Die „Deutschpunkband“, wie sie sich selbst gern nennen, lieferte ein geniales Konzert ab, im Repertoire waren von den Klassikern wie „Hier kommt Alex“, über „Alles Aus Liebe“ bis zu „10 Kleine Jägermeister“ alles vertreten, und auch die Lieder vom neuen Album „Strom“ waren vertreten. Campino legte trotz dem kleinen Club eine überragende Bühnenshow hin: Er sprang auf der Bühne herum, animierte die Leute, gab dem Menschenknäul vor der Bühne Wasser zum trinken, kletterte auf der Bar und der Empore herum, rannte durch den ganzen Club, mitten durch die Zuschauer. Am Ende übte er sich auch noch in seinem Lieblingssport „Stagediving“.

Alles in Allem ein wunderbarer Abend, den ich so schnell nicht vergessen werde! Es hat sich wirklich gelohnt, sich den Stress zu machen und nach dem Oktoberfest auch noch hierher zu kommen!



Deutsches Volksfest im Exil - Oktoberfest in Taybeh
Am Sonntag nach dem Gottesdienst brach eine kleine Delegation aus Jerusalem auf zu einem der größten Volksfeste in der Westbank: Dem Oktoberfest in Taybeh. In dem kleinen - erstaunlicherweise fast ausschließlich christlich besiedelten - Dorf Taybeh wird seit 1955 Bier gebraut, das Oktoberfest wurde erstmals aus Mitteln zweier großer gemeinnütziger Stiftungen ausgerichtet. Seitdem floriert die Bierbrau-Wirtschaft in dem kleinen Dorf in der Westbank. Das - nach eigenen Angaben - „Finest beer in the Middle East“ ist gerade in der größtenteils muslimischen Westbank auch in der alkoholfreien Variante sehr beliebt.
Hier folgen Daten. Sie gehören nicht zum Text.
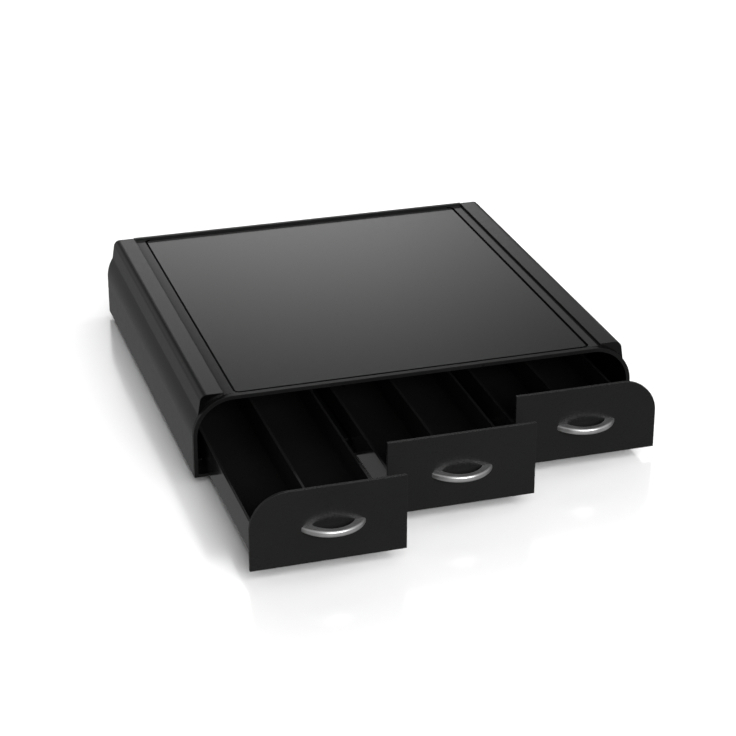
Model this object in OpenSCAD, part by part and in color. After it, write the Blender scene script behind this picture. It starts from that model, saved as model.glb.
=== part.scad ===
// Three-drawer coffee pod organiser: a low arched housing on rubber feet, with a flush top panel
// between two raised rails, and three shallow drawers side by side, each with its own bow handle.
// +X runs to the right, +Y to the back, +Z up. The origin is on the table, under the middle of the
// whole object with its drawers part open. Lengths are millimetres.

/* [Housing] */
// Width over the side walls
body_w = 345; // [320:1:380]
// Depth from the front face to the back face
body_d = 327; // [300:1:360]
// Height of the arch over the base's underside, without the rails
arch_h = 62.6; // [60:0.2:72]
// Radius of the opening's upper corners
arch_r = 28; // [24:0.5:30]
// Thickness of the side walls and of the arch round the opening
wall = 3; // [2.6:0.1:3.4]
// Depth of the front frame
bezel_d = 4; // [3:0.2:6]
// Thickness of the base
base_t = 2.2; // [2:0.1:3]
// Thickness of the back panel
back_t = 3; // [2.4:0.1:5]
// Height of the lip behind the top panel over the arch
lip_rise = 2; // [1:0.2:4]

/* [Top rails and panel] */
// Height of the outer rails over the arch
rail_rise = 1.5; // [0.8:0.1:3]
// Depth below the arch's top at which a rail's outer wall leaves the arch
rail_drop = 14.1; // [12:0.1:16]
// Lean of a rail's outer wall from upright, in degrees
rail_lean = 8.8; // [4:0.2:12]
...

Als wir in Taybeh ankamen, machten wir erst noch einen kurzen Abstecher zur eigentlichen Brauerei. Dort standen fünf schwarze Geländewägen und viele nette Männer mit Ohrstöpseln herum - Besuch vom US-Botschafter? Man wird es wohl nie erfahren ;-) Die Brauerei ist sehr klein, eine große Garage mit fünf großen Braukesseln drin, mehr ist es nicht. Wie in dieser kleinen Halle so viel Bier hergestellt wird, ist mir immer noch ein großes Rätsel. Allerdings macht dies auch den unstetigen Geschmack etwas verständlicher: Da wohl öfter Wassermangel im Dorf herrscht, variiert der Geschmack je nach Abfüllungsdatum von süßlich-herb bis säuerlich-bitter ziemlich stark. Trotzdem ein sehr leckeres Bier - wenn man das richtige Abfülldatum erwischt!

An diesem großen Tag für das kleine Dorf war der Geschmack natürlich unübertrefflich, richtig gut, eisgekühlt, ein wirklich gutes Bier. Die Band und die Mittagshitze taten ihr übriges, dass sehr schnell eine ausgelassene Stimmung auf dem ganzen Platz war. Die israelische Band „Toot Ard“ von den Golan Höhen heizte allen mit einer interessanten und auf jeden Fall genialen Mischung aus Reggae, Tanzmusik und klassischen arabischen Rhythmen war einfach genial und hat super auf das Fest gepasst. Es wurde getanzt, gelacht und eine tolle Zeit zusammen verbracht. Einfach toll!

Anschließend wurden Oktoberfesttypisch (?) Wettkämpfe gemacht, traditionelle Volksmusikgruppen spielten zum Tanz und dann wurde es für uns auch schon Zeit zu gehen, wir hatten noch viel vor an dem Abend…

Der Bürgermeister (und Bruder des Brauereigründers und -besitzers) bedankte sich über Plakate bei allen Anwesenden für ihr Erscheinen. Die Veranstaltung war wirklich der Hammer! Jetzt weiß ich, was ich mir unter einem arabischen Volksfest vorzustellen habe.